_WORK TO BE COMPLETED_.
Among the entries below, one stretch runs from the line that contains "for item in" through the line that contains "scene = bpy.context.scene". Repeat that stretch exactly, ends included, and only that.

_GIVEN RECORDS_.
begin
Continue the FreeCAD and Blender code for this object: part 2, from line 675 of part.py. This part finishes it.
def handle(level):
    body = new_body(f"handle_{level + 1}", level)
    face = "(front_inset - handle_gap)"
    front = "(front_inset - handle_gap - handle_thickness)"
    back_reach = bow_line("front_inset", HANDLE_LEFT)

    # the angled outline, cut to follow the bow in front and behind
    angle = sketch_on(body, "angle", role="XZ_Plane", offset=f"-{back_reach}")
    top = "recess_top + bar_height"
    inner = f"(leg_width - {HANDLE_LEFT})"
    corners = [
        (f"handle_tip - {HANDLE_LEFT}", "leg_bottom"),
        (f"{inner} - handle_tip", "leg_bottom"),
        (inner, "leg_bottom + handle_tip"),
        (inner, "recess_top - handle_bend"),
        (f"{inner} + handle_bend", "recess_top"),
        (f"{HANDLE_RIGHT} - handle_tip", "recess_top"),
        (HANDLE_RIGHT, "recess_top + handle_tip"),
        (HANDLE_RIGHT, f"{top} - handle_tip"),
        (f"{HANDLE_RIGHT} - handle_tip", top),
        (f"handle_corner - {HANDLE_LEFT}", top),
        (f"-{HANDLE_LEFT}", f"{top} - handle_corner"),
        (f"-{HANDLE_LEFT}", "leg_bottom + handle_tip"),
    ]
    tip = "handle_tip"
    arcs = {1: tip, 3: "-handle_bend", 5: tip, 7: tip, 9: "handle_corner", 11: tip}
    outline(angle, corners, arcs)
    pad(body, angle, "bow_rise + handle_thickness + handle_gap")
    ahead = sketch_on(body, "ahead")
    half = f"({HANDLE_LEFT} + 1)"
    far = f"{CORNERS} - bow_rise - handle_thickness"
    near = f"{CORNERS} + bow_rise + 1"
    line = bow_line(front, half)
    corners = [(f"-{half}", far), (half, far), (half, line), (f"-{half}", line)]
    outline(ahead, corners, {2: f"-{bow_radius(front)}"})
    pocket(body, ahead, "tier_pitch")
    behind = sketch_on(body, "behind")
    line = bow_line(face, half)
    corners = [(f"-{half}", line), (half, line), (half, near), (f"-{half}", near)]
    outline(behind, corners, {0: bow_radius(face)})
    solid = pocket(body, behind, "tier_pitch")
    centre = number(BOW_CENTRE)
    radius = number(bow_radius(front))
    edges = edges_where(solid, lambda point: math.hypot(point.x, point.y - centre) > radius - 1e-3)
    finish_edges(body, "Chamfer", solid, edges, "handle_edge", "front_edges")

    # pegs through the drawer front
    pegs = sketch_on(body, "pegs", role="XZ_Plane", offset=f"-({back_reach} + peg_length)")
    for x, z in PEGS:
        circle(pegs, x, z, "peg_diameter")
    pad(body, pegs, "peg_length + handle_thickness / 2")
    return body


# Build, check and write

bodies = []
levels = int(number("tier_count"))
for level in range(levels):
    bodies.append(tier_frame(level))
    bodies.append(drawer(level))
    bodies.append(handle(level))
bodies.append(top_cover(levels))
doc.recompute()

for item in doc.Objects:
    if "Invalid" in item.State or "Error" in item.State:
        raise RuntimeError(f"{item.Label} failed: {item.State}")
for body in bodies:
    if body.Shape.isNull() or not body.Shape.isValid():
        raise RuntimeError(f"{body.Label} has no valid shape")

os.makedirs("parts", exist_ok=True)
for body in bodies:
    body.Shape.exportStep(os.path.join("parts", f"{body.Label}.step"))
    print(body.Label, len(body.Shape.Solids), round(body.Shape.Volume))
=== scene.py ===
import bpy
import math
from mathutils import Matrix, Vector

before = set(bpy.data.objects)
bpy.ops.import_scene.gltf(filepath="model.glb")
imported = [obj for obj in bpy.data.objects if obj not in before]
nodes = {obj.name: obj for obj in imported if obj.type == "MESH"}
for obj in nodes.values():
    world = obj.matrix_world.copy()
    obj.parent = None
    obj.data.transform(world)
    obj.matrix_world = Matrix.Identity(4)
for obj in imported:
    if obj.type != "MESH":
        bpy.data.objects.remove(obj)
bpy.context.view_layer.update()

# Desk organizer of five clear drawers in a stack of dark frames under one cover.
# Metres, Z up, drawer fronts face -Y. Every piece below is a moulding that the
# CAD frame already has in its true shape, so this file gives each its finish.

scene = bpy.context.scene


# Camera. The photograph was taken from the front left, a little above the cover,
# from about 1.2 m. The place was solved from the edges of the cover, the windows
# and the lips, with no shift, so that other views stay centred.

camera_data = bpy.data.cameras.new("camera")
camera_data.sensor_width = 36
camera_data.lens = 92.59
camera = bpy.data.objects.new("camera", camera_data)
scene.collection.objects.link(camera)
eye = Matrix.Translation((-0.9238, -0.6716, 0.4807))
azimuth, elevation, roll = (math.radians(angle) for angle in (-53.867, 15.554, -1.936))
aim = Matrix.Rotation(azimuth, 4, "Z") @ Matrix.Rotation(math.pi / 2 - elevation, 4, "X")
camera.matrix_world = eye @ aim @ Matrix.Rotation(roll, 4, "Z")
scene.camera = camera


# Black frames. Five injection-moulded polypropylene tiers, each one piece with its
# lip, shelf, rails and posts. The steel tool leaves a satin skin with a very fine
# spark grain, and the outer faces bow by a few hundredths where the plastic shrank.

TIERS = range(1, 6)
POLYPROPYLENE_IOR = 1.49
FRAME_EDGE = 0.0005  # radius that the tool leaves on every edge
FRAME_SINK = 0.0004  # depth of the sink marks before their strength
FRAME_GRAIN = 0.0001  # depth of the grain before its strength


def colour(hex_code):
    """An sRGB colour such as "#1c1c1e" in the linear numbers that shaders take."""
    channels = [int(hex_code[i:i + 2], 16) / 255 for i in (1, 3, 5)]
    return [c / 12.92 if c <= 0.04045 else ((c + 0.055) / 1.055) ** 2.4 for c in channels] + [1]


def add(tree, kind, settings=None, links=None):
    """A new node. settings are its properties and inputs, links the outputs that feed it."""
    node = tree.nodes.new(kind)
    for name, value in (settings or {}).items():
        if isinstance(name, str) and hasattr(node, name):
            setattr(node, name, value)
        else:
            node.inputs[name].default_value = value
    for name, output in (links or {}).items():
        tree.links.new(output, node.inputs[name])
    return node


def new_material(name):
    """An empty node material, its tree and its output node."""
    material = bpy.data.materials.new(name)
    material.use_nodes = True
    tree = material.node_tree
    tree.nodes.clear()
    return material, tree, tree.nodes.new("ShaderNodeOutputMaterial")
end
begin
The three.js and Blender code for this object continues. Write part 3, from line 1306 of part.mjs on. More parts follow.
end
begin
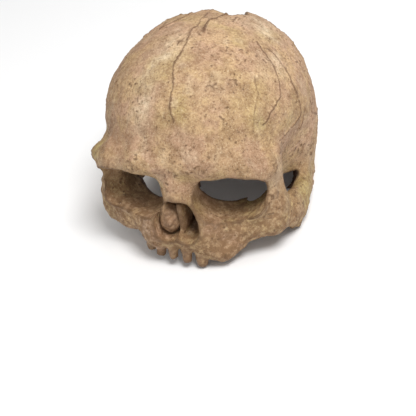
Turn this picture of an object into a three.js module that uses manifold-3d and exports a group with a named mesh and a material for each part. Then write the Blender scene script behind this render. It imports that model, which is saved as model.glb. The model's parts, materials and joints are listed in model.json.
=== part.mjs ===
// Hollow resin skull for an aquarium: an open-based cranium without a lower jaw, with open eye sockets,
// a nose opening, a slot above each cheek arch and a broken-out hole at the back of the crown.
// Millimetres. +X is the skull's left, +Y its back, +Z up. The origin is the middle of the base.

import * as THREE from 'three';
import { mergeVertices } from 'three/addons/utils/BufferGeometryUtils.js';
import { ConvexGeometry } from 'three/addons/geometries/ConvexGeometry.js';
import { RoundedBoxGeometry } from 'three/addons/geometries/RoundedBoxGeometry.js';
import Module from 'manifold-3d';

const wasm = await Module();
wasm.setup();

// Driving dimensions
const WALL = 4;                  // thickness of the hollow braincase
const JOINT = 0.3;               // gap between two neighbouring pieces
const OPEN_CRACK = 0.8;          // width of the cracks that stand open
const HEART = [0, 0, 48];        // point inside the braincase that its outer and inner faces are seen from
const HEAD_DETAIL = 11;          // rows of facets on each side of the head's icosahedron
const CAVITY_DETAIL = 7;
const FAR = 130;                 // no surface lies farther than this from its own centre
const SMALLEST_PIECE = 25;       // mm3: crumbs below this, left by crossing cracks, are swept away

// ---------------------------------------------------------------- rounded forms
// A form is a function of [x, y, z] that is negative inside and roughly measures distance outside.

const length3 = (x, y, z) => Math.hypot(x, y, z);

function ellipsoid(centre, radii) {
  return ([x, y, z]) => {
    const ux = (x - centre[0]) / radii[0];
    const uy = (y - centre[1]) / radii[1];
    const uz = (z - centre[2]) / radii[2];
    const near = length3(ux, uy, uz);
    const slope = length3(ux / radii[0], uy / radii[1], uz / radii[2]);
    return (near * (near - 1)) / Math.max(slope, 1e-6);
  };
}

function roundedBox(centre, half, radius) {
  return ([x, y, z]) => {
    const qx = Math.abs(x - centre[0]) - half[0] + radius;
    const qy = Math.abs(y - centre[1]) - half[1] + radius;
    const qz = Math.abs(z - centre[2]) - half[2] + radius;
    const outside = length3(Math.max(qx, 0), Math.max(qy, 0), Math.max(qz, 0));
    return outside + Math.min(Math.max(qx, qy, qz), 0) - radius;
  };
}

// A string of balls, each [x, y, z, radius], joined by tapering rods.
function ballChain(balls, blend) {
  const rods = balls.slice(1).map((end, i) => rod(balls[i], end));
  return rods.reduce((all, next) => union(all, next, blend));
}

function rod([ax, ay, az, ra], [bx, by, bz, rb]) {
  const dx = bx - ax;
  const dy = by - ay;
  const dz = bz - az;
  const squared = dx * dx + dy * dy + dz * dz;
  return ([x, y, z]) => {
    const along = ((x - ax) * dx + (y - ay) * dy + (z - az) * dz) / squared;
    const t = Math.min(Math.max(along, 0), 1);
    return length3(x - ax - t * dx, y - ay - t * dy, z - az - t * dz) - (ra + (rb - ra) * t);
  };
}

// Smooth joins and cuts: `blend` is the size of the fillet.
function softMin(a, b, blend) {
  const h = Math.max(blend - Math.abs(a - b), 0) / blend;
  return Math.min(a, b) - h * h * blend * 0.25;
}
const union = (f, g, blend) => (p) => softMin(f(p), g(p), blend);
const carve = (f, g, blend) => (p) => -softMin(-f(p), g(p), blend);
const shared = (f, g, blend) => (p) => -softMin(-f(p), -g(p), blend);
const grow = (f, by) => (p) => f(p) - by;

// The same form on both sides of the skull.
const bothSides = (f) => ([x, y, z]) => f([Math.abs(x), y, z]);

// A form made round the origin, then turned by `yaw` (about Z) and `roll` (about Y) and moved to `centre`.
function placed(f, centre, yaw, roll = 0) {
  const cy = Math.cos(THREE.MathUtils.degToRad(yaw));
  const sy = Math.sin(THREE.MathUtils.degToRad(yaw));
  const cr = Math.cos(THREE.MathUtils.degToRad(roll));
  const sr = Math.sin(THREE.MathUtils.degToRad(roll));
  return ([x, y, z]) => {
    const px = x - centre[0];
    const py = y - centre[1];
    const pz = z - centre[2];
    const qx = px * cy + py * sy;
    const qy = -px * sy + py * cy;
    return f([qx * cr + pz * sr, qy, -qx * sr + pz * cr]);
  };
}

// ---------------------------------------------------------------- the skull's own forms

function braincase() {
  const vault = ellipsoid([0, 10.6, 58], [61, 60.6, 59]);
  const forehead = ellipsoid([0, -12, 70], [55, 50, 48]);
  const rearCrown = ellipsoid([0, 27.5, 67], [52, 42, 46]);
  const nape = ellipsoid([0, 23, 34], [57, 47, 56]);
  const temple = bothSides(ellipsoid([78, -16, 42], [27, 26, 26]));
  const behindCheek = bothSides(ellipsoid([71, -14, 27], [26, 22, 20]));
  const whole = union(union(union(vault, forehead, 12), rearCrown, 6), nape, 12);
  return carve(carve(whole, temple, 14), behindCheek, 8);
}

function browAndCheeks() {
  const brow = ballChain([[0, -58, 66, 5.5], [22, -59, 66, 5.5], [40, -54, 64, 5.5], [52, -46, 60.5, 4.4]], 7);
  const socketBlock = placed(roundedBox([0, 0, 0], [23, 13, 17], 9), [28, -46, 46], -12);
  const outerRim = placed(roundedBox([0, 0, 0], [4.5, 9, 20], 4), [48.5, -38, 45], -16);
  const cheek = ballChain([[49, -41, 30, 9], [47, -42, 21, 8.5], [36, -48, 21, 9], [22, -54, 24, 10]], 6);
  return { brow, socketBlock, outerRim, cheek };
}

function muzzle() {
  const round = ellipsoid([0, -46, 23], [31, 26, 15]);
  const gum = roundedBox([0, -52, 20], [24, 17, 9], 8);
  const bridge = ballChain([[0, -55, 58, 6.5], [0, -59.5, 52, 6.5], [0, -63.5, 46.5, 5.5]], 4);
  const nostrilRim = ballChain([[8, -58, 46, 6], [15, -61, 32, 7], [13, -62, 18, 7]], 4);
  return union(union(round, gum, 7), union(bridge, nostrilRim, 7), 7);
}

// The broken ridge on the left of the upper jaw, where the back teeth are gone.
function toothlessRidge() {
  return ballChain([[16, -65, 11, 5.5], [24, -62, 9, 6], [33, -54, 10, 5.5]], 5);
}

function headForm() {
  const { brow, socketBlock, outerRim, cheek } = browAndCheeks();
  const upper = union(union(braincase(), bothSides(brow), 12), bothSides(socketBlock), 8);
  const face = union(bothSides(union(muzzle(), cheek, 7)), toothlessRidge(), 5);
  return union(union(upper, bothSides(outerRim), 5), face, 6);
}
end
_IN RESPONSE_.
for item in doc.Objects:
    if "Invalid" in item.State or "Error" in item.State:
        raise RuntimeError(f"{item.Label} failed: {item.State}")
for body in bodies:
    if body.Shape.isNull() or not body.Shape.isValid():
        raise RuntimeError(f"{body.Label} has no valid shape")

os.makedirs("parts", exist_ok=True)
for body in bodies:
    body.Shape.exportStep(os.path.join("parts", f"{body.Label}.step"))
    print(body.Label, len(body.Shape.Solids), round(body.Shape.Volume))
=== scene.py ===
import bpy
import math
from mathutils import Matrix, Vector

before = set(bpy.data.objects)
bpy.ops.import_scene.gltf(filepath="model.glb")
imported = [obj for obj in bpy.data.objects if obj not in before]
nodes = {obj.name: obj for obj in imported if obj.type == "MESH"}
for obj in nodes.values():
    world = obj.matrix_world.copy()
    obj.parent = None
    obj.data.transform(world)
    obj.matrix_world = Matrix.Identity(4)
for obj in imported:
    if obj.type != "MESH":
        bpy.data.objects.remove(obj)
bpy.context.view_layer.update()

# Desk organizer of five clear drawers in a stack of dark frames under one cover.
# Metres, Z up, drawer fronts face -Y. Every piece below is a moulding that the
# CAD frame already has in its true shape, so this file gives each its finish.

scene = bpy.context.scene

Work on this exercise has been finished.